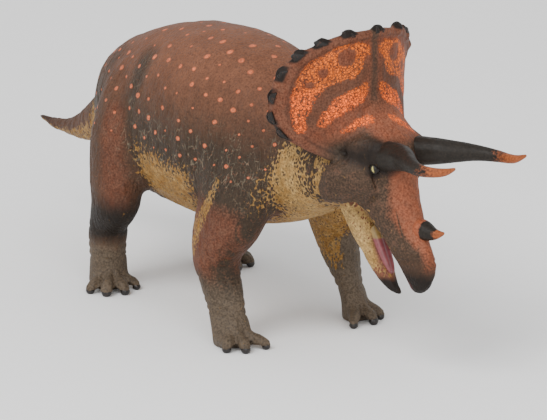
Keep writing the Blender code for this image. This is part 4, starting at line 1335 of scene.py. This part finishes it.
class FIGURE_OT_stage(bpy.types.Operator):
    """Lays the white floor, and sets the soft lights and the camera"""

    bl_idname = "figure.stage"
    bl_label = "Stage"

    def execute(self, context):
        settings = context.scene.figure_stage
        bpy.ops.object.select_all(action="DESELECT")
        bpy.ops.mesh.primitive_plane_add(size=FLOOR_SIZE)
        floor = context.object
        floor.name = "floor"
        floor.data.materials.append(stage_paint(settings))
        world = bpy.data.worlds.new("white_room")
        context.scene.world = world
        world.use_nodes = True
        world.node_tree.nodes["Background"].inputs["Color"].default_value = (1.0, 1.0, 1.0, 1.0)
        world.node_tree.nodes["Background"].inputs["Strength"].default_value = settings.sky
        for name, (place, share) in LIGHTS.items():
            light = bpy.data.lights.new(name, "AREA")
            light.energy = settings.key_power * share
            light.size = LIGHT_SIZE
            lamp = bpy.data.objects.new(name, light)
            context.scene.collection.objects.link(lamp)
            lamp.location = place
            lamp.rotation_euler = (Vector(place) - Vector(LIGHT_AIM)).to_track_quat("Z", "Y").to_euler()
        set_camera(context.scene)
        return {"FINISHED"}


# The photograph is 547 by 420 pixels, and the layout's origin lies at this pixel of it
PHOTO_WIDTH = 547
PHOTO_HEIGHT = 420
ORIGIN_PIXEL = (232.87, 302.69)
PIXELS_PER_MM = 3.815
CAMERA_AZIMUTH = 58.0
CAMERA_ELEVATION = 16.5
CAMERA_DISTANCE = 1400.0
CAMERA_DEPTH = 20.0
SENSOR_WIDTH = 36.0


def set_camera(scene):
    """Sets the camera at the photograph's angle and framing."""
    azimuth, elevation = math.radians(CAMERA_AZIMUTH), math.radians(CAMERA_ELEVATION)
    right = Vector((math.cos(azimuth), math.sin(azimuth), 0.0))
    level = math.cos(elevation)
    back = Vector((math.sin(azimuth) * level, -math.cos(azimuth) * level, math.sin(elevation)))
    up = back.cross(right)
    sideways = (PHOTO_WIDTH / 2 - ORIGIN_PIXEL[0]) / PIXELS_PER_MM
    upward = (ORIGIN_PIXEL[1] - PHOTO_HEIGHT / 2) / PIXELS_PER_MM
    centre = Vector(layout_origin()) + right * sideways + up * upward + back * CAMERA_DEPTH
    camera = bpy.data.objects.new("camera", bpy.data.cameras.new("camera"))
    scene.collection.objects.link(camera)
    camera.location = (centre + back * CAMERA_DISTANCE) * MM
    camera.rotation_euler = back.to_track_quat("Z", "Y").to_euler()
    camera.data.sensor_width = SENSOR_WIDTH
    camera.data.lens = SENSOR_WIDTH * CAMERA_DISTANCE * PIXELS_PER_MM / PHOTO_WIDTH
    scene.camera = camera


class FIGURE_PT_parts(bpy.types.Panel):
    """The figure's settings and the steps that build it"""

    bl_idname = "FIGURE_PT_parts"
    bl_label = "Horned dinosaur figure"
    bl_space_type = "VIEW_3D"
    bl_region_type = "UI"
    bl_category = "Figure"

    def draw(self, context):
        for prefix, operators in STEPS:
            box = self.layout.box()
            settings = getattr(context.scene, prefix)
            for name in settings.bl_rna.properties.keys():
                if name not in ("name", "rna_type"):
                    box.prop(settings, name)
            for operator in operators:
                box.operator(operator.bl_idname)


STEPS = [
    ("figure_hide", [FIGURE_OT_body_hide, FIGURE_OT_head_hide]),
    ("figure_horns", [FIGURE_OT_horns]),
    ("figure_knobs", [FIGURE_OT_knobs]),
    ("figure_nails", [FIGURE_OT_nails]),
    ("figure_eyes", [FIGURE_OT_eyes]),
    ("figure_tongue", [FIGURE_OT_tongue]),
    ("figure_stage", [FIGURE_OT_stage]),
]
SETTINGS = {
    "figure_hide": HideSettings,
    "figure_horns": HornSettings,
    "figure_knobs": KnobSettings,
    "figure_nails": NailSettings,
    "figure_eyes": EyeSettings,
    "figure_tongue": TongueSettings,
    "figure_stage": StageSettings,
}
OPERATORS = [operator for _, operators in STEPS for operator in operators]
CLASSES = [*SETTINGS.values(), *OPERATORS, FIGURE_PT_parts]


def register():
    """Registers the classes and puts their settings on the scene."""
    for cls in CLASSES:
        bpy.utils.register_class(cls)
    for name, group in SETTINGS.items():
        setattr(bpy.types.Scene, name, PointerProperty(type=group))


def unregister():
    """Takes the settings and the classes away again."""
    for name in SETTINGS:
        delattr(bpy.types.Scene, name)
    for cls in reversed(CLASSES):
        bpy.utils.unregister_class(cls)


def main():
    """Builds the figure and its stage."""
    bpy.ops.object.select_all(action="DESELECT")
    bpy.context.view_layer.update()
    register()
    bpy.ops.figure.stage()
    bpy.ops.figure.body_hide()
    bpy.ops.figure.head_hide()
    bpy.ops.figure.horns()
    bpy.ops.figure.knobs()
    bpy.ops.figure.nails()
    bpy.ops.figure.eyes()
    bpy.ops.figure.tongue()


if __name__ == "__main__":
    main()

▶ _Problem details_: Of the lines in this material, state how many hold the string "context". Write no other words.

▶ _Exercise answer_: 9